What is required
Only the lines from the start up to and including the line containing "of the large" should be repeated, word for word.

####

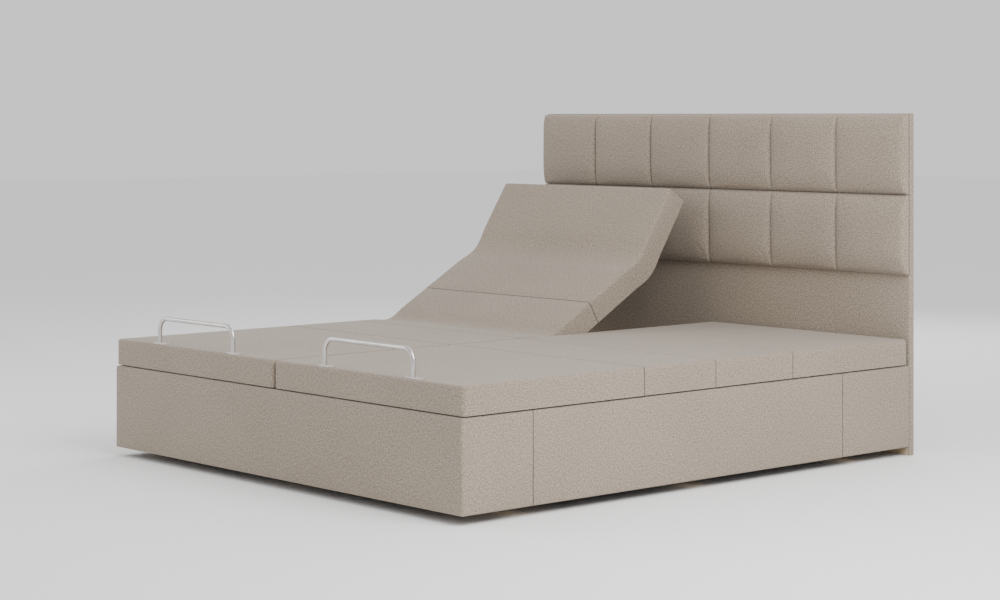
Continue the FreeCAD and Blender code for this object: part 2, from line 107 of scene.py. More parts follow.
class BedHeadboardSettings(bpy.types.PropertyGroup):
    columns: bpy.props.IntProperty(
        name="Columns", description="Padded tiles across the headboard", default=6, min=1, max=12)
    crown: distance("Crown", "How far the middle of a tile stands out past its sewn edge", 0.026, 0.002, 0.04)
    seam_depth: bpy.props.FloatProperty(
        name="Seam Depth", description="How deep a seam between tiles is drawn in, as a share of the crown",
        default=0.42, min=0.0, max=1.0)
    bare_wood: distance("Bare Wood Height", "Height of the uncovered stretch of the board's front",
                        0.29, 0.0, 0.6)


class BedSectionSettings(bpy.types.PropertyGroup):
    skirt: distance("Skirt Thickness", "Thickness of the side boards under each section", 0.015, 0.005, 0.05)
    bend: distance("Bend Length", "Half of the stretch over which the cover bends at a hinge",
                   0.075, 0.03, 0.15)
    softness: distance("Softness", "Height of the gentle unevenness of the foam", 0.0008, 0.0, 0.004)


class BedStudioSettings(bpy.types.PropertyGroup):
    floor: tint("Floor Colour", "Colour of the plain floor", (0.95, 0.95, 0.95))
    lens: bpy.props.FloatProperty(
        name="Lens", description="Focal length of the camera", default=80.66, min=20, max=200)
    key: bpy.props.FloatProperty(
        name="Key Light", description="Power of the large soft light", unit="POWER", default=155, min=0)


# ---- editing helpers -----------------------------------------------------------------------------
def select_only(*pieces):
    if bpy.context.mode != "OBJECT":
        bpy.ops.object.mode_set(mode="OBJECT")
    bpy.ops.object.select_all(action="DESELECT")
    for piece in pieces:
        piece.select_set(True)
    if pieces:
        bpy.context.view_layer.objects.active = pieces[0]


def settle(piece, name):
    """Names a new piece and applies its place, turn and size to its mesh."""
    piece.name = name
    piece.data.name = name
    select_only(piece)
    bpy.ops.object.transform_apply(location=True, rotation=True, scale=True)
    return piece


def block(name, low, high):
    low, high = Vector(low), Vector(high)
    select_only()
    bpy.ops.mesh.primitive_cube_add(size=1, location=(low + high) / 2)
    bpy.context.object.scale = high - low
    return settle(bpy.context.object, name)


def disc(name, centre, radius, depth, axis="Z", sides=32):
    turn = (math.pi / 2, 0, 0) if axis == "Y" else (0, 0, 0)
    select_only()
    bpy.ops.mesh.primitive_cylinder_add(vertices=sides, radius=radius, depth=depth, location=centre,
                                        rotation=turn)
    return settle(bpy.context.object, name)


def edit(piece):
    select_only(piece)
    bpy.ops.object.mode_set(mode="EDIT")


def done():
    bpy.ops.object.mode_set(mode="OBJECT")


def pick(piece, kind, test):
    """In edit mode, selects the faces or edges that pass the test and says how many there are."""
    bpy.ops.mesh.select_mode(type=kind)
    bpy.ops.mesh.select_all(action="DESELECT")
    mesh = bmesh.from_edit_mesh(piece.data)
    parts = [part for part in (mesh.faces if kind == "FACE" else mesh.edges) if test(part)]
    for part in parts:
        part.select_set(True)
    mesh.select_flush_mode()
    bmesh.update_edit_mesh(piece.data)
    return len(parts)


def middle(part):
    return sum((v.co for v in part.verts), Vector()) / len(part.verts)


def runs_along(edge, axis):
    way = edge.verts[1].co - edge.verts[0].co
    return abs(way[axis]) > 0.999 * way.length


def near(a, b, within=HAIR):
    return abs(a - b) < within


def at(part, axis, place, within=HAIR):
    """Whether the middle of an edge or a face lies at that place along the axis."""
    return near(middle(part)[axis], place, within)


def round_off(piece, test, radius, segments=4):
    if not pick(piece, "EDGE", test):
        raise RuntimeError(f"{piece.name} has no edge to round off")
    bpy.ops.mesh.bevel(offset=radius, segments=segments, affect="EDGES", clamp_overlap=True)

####

Answer to the exercise
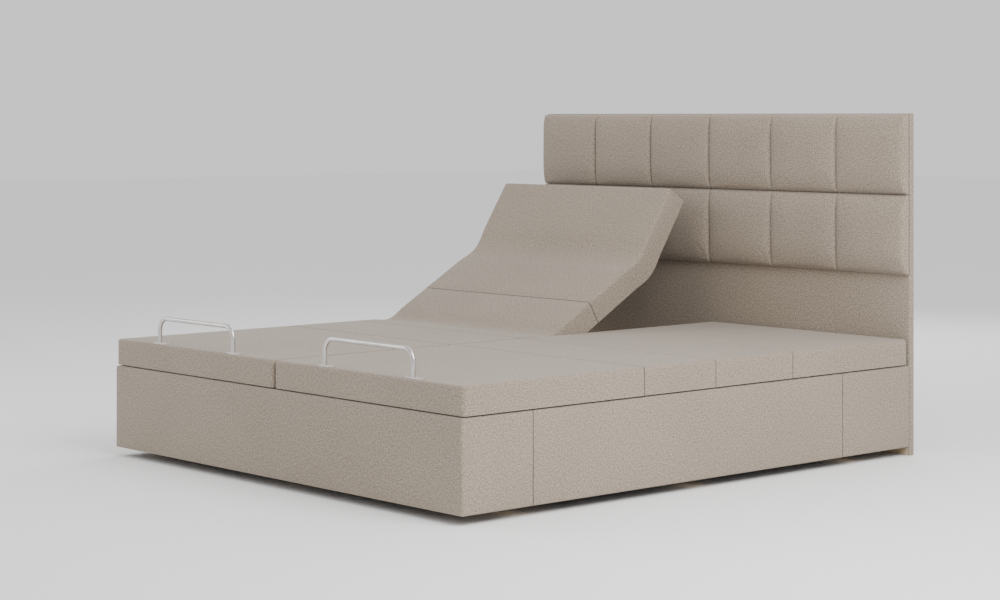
Continue the FreeCAD and Blender code for this object: part 2, from line 107 of scene.py. More parts follow.
class BedHeadboardSettings(bpy.types.PropertyGroup):
    columns: bpy.props.IntProperty(
        name="Columns", description="Padded tiles across the headboard", default=6, min=1, max=12)
    crown: distance("Crown", "How far the middle of a tile stands out past its sewn edge", 0.026, 0.002, 0.04)
    seam_depth: bpy.props.FloatProperty(
        name="Seam Depth", description="How deep a seam between tiles is drawn in, as a share of the crown",
        default=0.42, min=0.0, max=1.0)
    bare_wood: distance("Bare Wood Height", "Height of the uncovered stretch of the board's front",
                        0.29, 0.0, 0.6)


class BedSectionSettings(bpy.types.PropertyGroup):
    skirt: distance("Skirt Thickness", "Thickness of the side boards under each section", 0.015, 0.005, 0.05)
    bend: distance("Bend Length", "Half of the stretch over which the cover bends at a hinge",
                   0.075, 0.03, 0.15)
    softness: distance("Softness", "Height of the gentle unevenness of the foam", 0.0008, 0.0, 0.004)


class BedStudioSettings(bpy.types.PropertyGroup):
    floor: tint("Floor Colour", "Colour of the plain floor", (0.95, 0.95, 0.95))
    lens: bpy.props.FloatProperty(
        name="Lens", description="Focal length of the camera", default=80.66, min=20, max=200)
    key: bpy.props.FloatProperty(
        name="Key Light", description="Power of the large soft light", unit="POWER", default=155, min=0)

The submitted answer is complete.